_Information provided:_
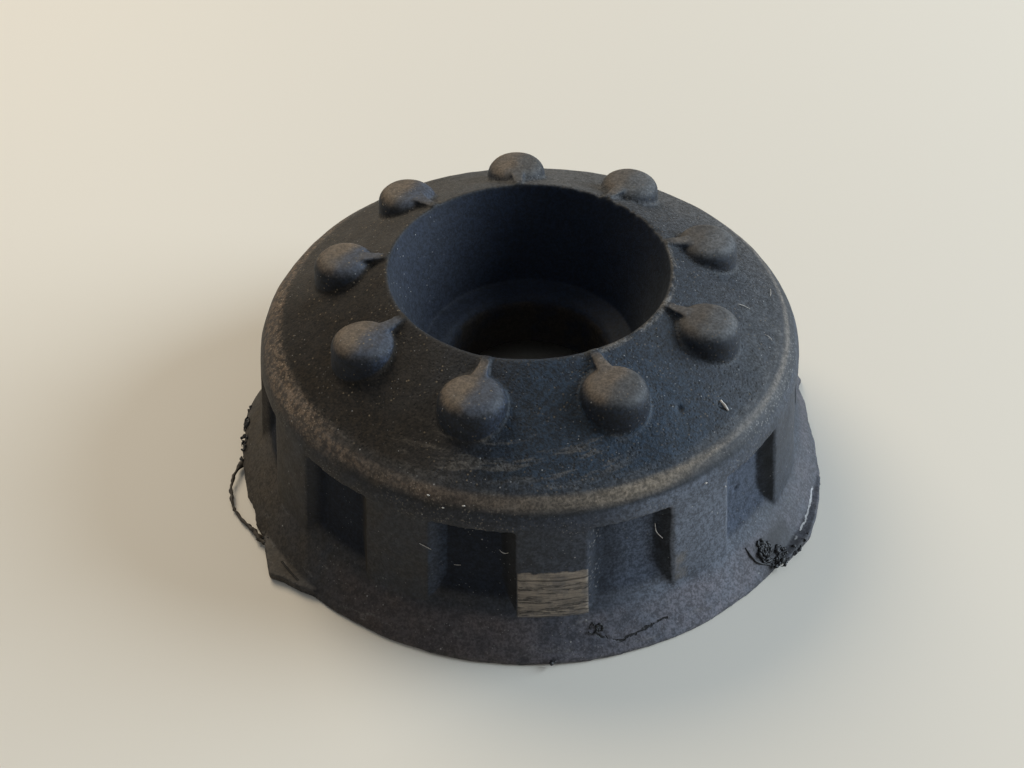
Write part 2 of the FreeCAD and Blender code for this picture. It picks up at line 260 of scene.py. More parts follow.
voxel = 0.42
pieces = joined(ring, pads, knobs, *tongues)
faces = BVHTree.FromBMesh(pieces)
skin = through_modifier(pieces, "REMESH", mode="VOXEL", voxel_size=voxel)
relaxed(skin, 0.5, 2)
for vert in skin.verts:
    nearest = faces.find_nearest(vert.co, 0.4)[0]
    if nearest is not None:
        vert.co = vert.co.lerp(nearest, 0.85)  # all the way would bring the knife edges back
relaxed(skin, 0.3, 1)
print("skin:", len(skin.verts), "vertices")

# %% [markdown]
# ## Torn lip
#
# Where the lip is torn, the edge follows a ragged line. Such a tear could be cut with a jagged Boolean. Here
# every vertex that lies outside the line is drawn in to it, which keeps the skin closed and leaves a wall like
# a real torn face. The line is coarse in the lists and gets its fine teeth from noise.

# %% Torn lip
TORN_LEFT = [(154, 60.3), (156, 57.6), (160, 55.9), (165, 56.2), (168.4, 57.3), (170, 58.4), (173, 59.4),
             (177, 59.6), (180.5, 59.0), (185, 59.4), (190, 59.1), (196, 59.5), (200, 59.1), (203.5, 59.7),
             (204.5, 60.3)]
TORN_RIGHT = [(-20, 60.4), (-18, 59.8), (-14.5, 58.8), (-11, 58.0), (-7, 57.3), (-2, 57.7), (2, 57.1),
              (5, 58.1), (7, 59.5), (8, 60.3)]


def lip_limit(angle):
    """Radius that the lip reaches at an angle in degrees."""
    for outline in (TORN_LEFT, TORN_RIGHT):
        for turn in (angle, angle - 360):
            if outline[0][0] <= turn <= outline[-1][0]:
                return float(np.interp(turn, *zip(*outline)))
    return None


for vert in skin.verts:
    if vert.co.z > 7:
        continue
    angle = math.degrees(math.atan2(vert.co.y, vert.co.x)) % 360
    limit = lip_limit(angle)
    radius = vert.co.xy.length
    if radius < 55:
        continue
    here = Vector((angle * 0.3, 0, vert.co.z * 0.5))
    if limit is not None:
        limit += 0.35 * noise.noise(here) + 0.12 * noise.noise(here * 4.3)
    elif radius > 59 and vert.co.z < 1.5:
        limit = radius - 0.06 + 0.12 * noise.noise(here * 0.7)
    if limit is not None and radius > limit:
        vert.co.xy *= limit / radius

# %% [markdown]
# ## Worn surface
#
# Old rubber isn't as true as its mould. Its faces are a little wavy, and chips are missing from the bore's edge
# where something was pushed in. Both are small moves of the vertices, seeded by their place, so each run
# gives the same part.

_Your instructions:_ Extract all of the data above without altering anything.

_The output:_
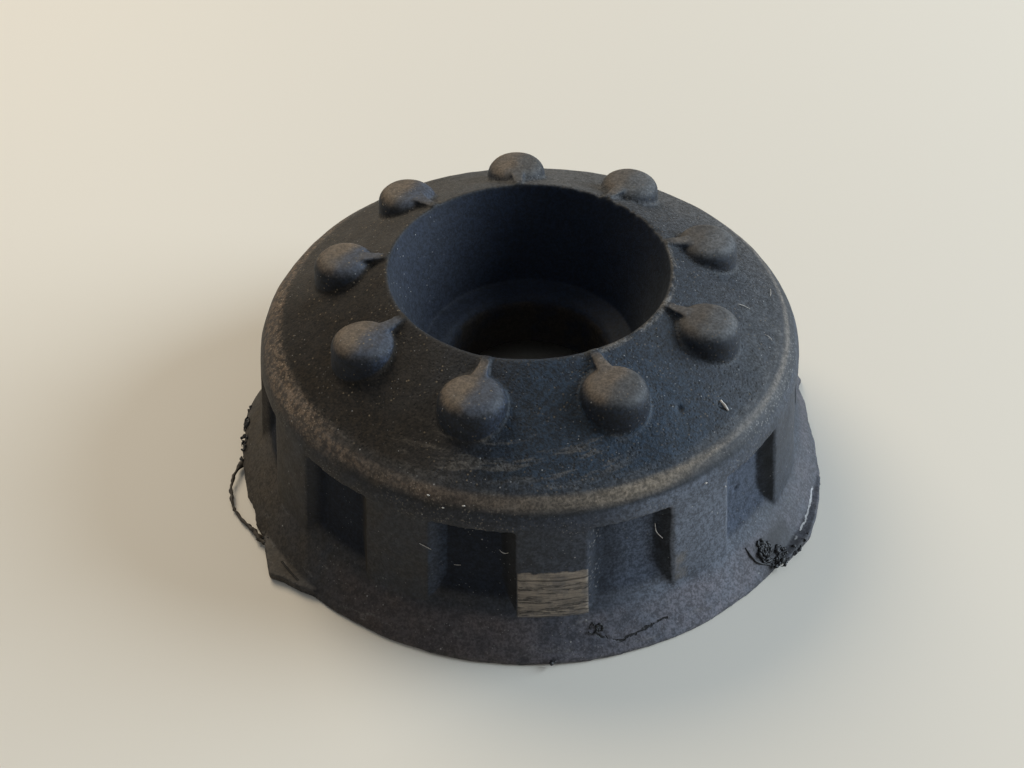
Write part 2 of the FreeCAD and Blender code for this picture. It picks up at line 260 of scene.py. More parts follow.
voxel = 0.42
pieces = joined(ring, pads, knobs, *tongues)
faces = BVHTree.FromBMesh(pieces)
skin = through_modifier(pieces, "REMESH", mode="VOXEL", voxel_size=voxel)
relaxed(skin, 0.5, 2)
for vert in skin.verts:
    nearest = faces.find_nearest(vert.co, 0.4)[0]
    if nearest is not None:
        vert.co = vert.co.lerp(nearest, 0.85)  # all the way would bring the knife edges back
relaxed(skin, 0.3, 1)
print("skin:", len(skin.verts), "vertices")

# %% [markdown]
# ## Torn lip
#
# Where the lip is torn, the edge follows a ragged line. Such a tear could be cut with a jagged Boolean. Here
# every vertex that lies outside the line is drawn in to it, which keeps the skin closed and leaves a wall like
# a real torn face. The line is coarse in the lists and gets its fine teeth from noise.

# %% Torn lip
TORN_LEFT = [(154, 60.3), (156, 57.6), (160, 55.9), (165, 56.2), (168.4, 57.3), (170, 58.4), (173, 59.4),
             (177, 59.6), (180.5, 59.0), (185, 59.4), (190, 59.1), (196, 59.5), (200, 59.1), (203.5, 59.7),
             (204.5, 60.3)]
TORN_RIGHT = [(-20, 60.4), (-18, 59.8), (-14.5, 58.8), (-11, 58.0), (-7, 57.3), (-2, 57.7), (2, 57.1),
              (5, 58.1), (7, 59.5), (8, 60.3)]


def lip_limit(angle):
    """Radius that the lip reaches at an angle in degrees."""
    for outline in (TORN_LEFT, TORN_RIGHT):
        for turn in (angle, angle - 360):
            if outline[0][0] <= turn <= outline[-1][0]:
                return float(np.interp(turn, *zip(*outline)))
    return None


for vert in skin.verts:
    if vert.co.z > 7:
        continue
    angle = math.degrees(math.atan2(vert.co.y, vert.co.x)) % 360
    limit = lip_limit(angle)
    radius = vert.co.xy.length
    if radius < 55:
        continue
    here = Vector((angle * 0.3, 0, vert.co.z * 0.5))
    if limit is not None:
        limit += 0.35 * noise.noise(here) + 0.12 * noise.noise(here * 4.3)
    elif radius > 59 and vert.co.z < 1.5:
        limit = radius - 0.06 + 0.12 * noise.noise(here * 0.7)
    if limit is not None and radius > limit:
        vert.co.xy *= limit / radius

# %% [markdown]
# ## Worn surface
#
# Old rubber isn't as true as its mould. Its faces are a little wavy, and chips are missing from the bore's edge
# where something was pushed in. Both are small moves of the vertices, seeded by their place, so each run
# gives the same part.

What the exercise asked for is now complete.